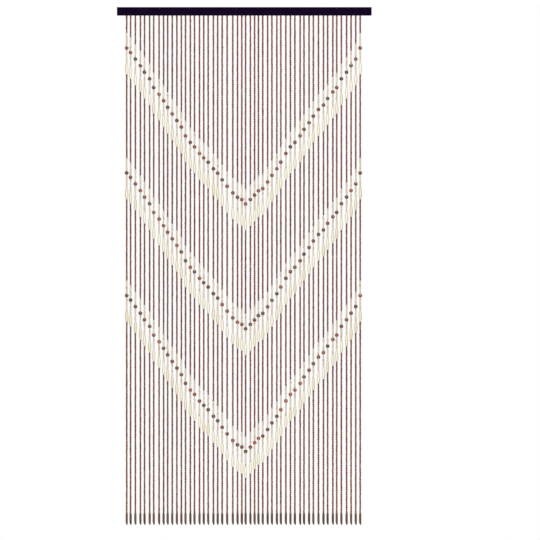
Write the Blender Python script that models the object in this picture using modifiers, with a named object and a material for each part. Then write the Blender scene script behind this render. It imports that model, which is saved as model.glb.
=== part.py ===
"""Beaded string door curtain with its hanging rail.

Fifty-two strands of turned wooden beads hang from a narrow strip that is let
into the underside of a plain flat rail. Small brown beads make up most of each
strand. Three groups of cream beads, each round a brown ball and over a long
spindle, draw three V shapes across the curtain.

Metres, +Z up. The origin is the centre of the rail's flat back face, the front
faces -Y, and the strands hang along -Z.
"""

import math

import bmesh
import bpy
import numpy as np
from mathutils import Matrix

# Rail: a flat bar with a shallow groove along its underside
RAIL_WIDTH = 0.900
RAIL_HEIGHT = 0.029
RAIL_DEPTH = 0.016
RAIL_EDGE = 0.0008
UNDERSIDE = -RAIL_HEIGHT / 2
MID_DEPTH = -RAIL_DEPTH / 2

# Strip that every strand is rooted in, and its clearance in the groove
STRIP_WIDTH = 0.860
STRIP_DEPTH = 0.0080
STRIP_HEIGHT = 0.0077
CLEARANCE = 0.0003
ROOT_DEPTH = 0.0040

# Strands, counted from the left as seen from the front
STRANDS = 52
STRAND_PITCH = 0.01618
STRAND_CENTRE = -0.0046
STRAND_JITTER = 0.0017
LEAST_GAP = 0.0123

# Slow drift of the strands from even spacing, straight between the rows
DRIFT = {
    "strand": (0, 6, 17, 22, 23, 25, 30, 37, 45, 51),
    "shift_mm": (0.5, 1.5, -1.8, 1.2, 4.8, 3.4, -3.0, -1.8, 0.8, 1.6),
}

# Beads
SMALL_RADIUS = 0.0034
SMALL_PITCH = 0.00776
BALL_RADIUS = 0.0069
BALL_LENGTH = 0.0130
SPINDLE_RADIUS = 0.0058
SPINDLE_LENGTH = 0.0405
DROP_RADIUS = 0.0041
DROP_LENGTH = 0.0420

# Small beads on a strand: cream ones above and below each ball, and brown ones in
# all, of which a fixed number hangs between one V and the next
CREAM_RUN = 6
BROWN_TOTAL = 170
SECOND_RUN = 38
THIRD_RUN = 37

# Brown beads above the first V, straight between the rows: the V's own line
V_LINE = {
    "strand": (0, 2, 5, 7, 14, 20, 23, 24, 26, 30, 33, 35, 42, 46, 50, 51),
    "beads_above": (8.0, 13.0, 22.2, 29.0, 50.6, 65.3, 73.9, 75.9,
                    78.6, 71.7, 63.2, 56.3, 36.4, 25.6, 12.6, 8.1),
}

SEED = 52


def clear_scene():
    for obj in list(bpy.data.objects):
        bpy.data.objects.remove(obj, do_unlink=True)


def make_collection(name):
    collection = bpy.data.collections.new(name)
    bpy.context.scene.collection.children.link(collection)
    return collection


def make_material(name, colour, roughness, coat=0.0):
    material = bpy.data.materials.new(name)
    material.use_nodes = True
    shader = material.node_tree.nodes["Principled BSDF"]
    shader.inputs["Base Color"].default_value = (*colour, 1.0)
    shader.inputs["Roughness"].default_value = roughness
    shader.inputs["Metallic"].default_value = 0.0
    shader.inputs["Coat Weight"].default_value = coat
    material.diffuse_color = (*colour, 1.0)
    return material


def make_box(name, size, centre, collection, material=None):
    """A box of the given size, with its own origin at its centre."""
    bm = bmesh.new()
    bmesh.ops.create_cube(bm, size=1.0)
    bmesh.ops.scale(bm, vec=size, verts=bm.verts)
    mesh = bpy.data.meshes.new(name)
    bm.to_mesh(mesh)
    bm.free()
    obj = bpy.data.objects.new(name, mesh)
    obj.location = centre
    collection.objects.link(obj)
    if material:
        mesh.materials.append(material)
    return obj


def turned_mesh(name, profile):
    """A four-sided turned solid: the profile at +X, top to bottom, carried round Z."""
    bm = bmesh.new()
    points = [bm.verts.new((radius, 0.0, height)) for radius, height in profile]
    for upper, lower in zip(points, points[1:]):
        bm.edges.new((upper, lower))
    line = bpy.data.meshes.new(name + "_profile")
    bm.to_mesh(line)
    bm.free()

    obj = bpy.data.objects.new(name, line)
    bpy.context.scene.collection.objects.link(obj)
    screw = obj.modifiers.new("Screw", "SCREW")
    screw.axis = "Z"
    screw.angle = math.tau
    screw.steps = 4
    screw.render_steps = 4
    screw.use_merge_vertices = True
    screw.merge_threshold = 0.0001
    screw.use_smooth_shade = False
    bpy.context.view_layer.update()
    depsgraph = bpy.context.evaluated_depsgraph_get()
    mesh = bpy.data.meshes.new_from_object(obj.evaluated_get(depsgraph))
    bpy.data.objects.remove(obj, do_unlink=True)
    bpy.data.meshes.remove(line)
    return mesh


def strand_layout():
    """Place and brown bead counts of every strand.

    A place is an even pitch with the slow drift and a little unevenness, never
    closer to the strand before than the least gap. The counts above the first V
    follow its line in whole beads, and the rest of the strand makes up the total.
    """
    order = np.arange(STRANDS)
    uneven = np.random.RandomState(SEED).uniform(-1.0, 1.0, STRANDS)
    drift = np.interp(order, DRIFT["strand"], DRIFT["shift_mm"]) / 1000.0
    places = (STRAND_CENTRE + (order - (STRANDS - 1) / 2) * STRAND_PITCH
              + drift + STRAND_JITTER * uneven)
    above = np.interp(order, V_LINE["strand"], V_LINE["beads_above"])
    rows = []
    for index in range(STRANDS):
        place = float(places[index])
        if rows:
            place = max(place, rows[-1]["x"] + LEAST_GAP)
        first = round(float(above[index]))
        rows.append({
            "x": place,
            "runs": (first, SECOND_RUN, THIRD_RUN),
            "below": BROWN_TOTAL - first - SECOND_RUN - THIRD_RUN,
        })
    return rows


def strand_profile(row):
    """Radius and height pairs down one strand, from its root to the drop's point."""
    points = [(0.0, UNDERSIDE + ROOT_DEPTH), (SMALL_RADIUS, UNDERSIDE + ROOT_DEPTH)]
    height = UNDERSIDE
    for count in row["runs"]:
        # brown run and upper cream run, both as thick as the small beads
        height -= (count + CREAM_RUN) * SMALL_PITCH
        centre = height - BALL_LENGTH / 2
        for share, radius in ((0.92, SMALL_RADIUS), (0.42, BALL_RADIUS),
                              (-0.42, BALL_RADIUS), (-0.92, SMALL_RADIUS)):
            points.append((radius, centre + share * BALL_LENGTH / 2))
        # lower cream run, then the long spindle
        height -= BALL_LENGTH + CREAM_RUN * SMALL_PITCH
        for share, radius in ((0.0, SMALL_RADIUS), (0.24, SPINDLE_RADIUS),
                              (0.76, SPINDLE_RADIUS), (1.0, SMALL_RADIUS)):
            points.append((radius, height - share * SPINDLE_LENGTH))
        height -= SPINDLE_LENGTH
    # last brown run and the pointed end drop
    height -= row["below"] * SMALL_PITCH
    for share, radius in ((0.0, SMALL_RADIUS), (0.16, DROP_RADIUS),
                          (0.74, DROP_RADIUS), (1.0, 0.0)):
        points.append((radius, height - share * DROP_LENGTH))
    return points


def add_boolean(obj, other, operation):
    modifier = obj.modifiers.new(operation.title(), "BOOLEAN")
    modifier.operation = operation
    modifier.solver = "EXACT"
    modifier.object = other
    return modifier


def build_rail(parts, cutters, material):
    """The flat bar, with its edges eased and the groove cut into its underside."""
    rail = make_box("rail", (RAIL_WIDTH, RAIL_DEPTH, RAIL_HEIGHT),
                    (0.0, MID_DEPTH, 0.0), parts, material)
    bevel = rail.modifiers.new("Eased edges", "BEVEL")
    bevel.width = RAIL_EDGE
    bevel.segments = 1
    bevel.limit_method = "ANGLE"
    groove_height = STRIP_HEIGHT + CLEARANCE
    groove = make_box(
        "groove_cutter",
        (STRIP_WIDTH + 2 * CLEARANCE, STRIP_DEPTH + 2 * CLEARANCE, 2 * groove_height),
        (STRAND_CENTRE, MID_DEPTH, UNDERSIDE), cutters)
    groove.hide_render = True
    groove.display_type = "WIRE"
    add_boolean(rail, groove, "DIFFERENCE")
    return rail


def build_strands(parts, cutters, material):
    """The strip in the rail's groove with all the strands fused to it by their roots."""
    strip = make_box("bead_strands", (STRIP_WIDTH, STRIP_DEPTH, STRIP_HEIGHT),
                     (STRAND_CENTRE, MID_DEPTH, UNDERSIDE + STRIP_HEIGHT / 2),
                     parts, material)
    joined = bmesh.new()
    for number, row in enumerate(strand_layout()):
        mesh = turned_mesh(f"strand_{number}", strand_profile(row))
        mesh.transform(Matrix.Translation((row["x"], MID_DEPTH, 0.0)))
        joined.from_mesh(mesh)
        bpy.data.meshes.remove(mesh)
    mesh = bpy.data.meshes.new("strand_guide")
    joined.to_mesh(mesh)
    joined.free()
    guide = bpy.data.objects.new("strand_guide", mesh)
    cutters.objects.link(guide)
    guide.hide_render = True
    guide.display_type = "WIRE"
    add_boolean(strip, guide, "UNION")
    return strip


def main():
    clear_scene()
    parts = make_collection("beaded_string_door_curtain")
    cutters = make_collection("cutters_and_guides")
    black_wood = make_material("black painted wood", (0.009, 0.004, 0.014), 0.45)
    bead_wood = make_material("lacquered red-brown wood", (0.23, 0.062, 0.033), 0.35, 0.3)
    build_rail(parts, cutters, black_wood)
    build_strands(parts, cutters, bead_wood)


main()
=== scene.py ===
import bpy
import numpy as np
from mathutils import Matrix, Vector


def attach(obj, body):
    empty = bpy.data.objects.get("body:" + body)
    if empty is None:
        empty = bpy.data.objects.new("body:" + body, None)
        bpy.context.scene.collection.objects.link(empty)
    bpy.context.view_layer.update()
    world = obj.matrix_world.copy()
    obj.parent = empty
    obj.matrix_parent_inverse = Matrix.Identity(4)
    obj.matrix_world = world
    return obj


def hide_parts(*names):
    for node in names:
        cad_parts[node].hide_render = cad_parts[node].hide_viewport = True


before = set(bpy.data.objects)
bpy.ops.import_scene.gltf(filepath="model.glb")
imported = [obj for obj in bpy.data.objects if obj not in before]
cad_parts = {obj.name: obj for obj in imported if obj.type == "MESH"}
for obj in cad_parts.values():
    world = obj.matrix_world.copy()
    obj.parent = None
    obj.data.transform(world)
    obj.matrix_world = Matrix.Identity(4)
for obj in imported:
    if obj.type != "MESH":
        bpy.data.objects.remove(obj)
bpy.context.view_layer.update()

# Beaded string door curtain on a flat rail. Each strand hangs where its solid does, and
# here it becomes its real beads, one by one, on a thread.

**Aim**
Starting at the line that contains "for number, row" and stopping at the line that contains "imported = [obj", transcribe the lines exactly; both boundary lines are to be included.

**Written response**
    for number, row in enumerate(strand_layout()):
        mesh = turned_mesh(f"strand_{number}", strand_profile(row))
        mesh.transform(Matrix.Translation((row["x"], MID_DEPTH, 0.0)))
        joined.from_mesh(mesh)
        bpy.data.meshes.remove(mesh)
    mesh = bpy.data.meshes.new("strand_guide")
    joined.to_mesh(mesh)
    joined.free()
    guide = bpy.data.objects.new("strand_guide", mesh)
    cutters.objects.link(guide)
    guide.hide_render = True
    guide.display_type = "WIRE"
    add_boolean(strip, guide, "UNION")
    return strip


def main():
    clear_scene()
    parts = make_collection("beaded_string_door_curtain")
    cutters = make_collection("cutters_and_guides")
    black_wood = make_material("black painted wood", (0.009, 0.004, 0.014), 0.45)
    bead_wood = make_material("lacquered red-brown wood", (0.23, 0.062, 0.033), 0.35, 0.3)
    build_rail(parts, cutters, black_wood)
    build_strands(parts, cutters, bead_wood)


main()
=== scene.py ===
import bpy
import numpy as np
from mathutils import Matrix, Vector


def attach(obj, body):
    empty = bpy.data.objects.get("body:" + body)
    if empty is None:
        empty = bpy.data.objects.new("body:" + body, None)
        bpy.context.scene.collection.objects.link(empty)
    bpy.context.view_layer.update()
    world = obj.matrix_world.copy()
    obj.parent = empty
    obj.matrix_parent_inverse = Matrix.Identity(4)
    obj.matrix_world = world
    return obj


def hide_parts(*names):
    for node in names:
        cad_parts[node].hide_render = cad_parts[node].hide_viewport = True


before = set(bpy.data.objects)
bpy.ops.import_scene.gltf(filepath="model.glb")
imported = [obj for obj in bpy.data.objects if obj not in before]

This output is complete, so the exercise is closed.